Training a supervised machine learning model means that you want to achieve two things: firstly, a model that performs - in other words, that it can successfully predict what class a sample should belong to, or what value should be output for some input. Secondly, while predictive power is important, your model should also be able to generalize well. In other words, it should also be able to predict relatively correctly for input samples that it hasn't seen before.
This often comes at a trade-off: the trade-off between underfitting and overfitting. You don't want your model to lose too much of its predictive power, i.e. being overfit. However, you neither want it to be too good for the data it is trained on - causing it to be overfit, and losing its ability to generalize to data that it hasn't seen before.
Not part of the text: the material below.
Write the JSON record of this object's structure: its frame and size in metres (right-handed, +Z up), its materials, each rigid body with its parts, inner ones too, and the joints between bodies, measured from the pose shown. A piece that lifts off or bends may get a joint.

And although it may sound strange, this can actually cause problems, because the training dataset and inference samples should not necessarily come from a sample with an approximately equal distribution!
Measuring the balance between underfitting and overfitting can be done by splitting the dataset into three subsets: training data, validation data and testing data. The first two ensure that the model is trained (training data) and steered away from overfitting (validation data), while the latter can be used to test the model after it has been trained. In this article, we'll focus on the latter.
First, we will look at the balance between underfitting and overfitting in more detail. Subsequently, we will use the tensorflow.keras
functionality for evaluating your machine learning model, called model.evaluate
. This includes a full Keras example, where we train a model and subsequently evaluate it.
Let's take a look! 😎
Great question - why do we need to evaluate TensorFlow/Keras models in the first place?
To answer it, we must take a look at how a supervised machine learning model is trained. Following the supervised learning process linked before, we note that samples from a training set are fed forward, after which an average error value is computed and subsequently used for model optimization.
The samples in a training set are often derived from some kind of population. For example, if we want to measure voting behavior in a population, we often take a representative sample. We therefore don't measure the behavior of the entire population - which would be really inefficient - but instead assume that if our sample is large enough, its distribution approaches the distribution of the entire population.
In other words, we generalize the smaller sample to the population.
While this often leads to good results, it can also be really problematic.
This emerges from the fact that we don't know whether our sample distribution is equal to the population distribution. While exact equality is hard to achieve, we should do our best to make them as equal as possible. And we know that neither without thorough analysis, and even then, because we can only compare to bigger samples.
Now, if you would train a supervised machine learning model with the training set, you would train until it is no longer underfit. This means that the model is capable of correctly generating predictions for the samples in your generalized population. However, we must also ensure that it is not overfit - meaning that it was trained too closely for the distribution of your training set. If the distributions don't match, the model will show worse performance when it is used in practice.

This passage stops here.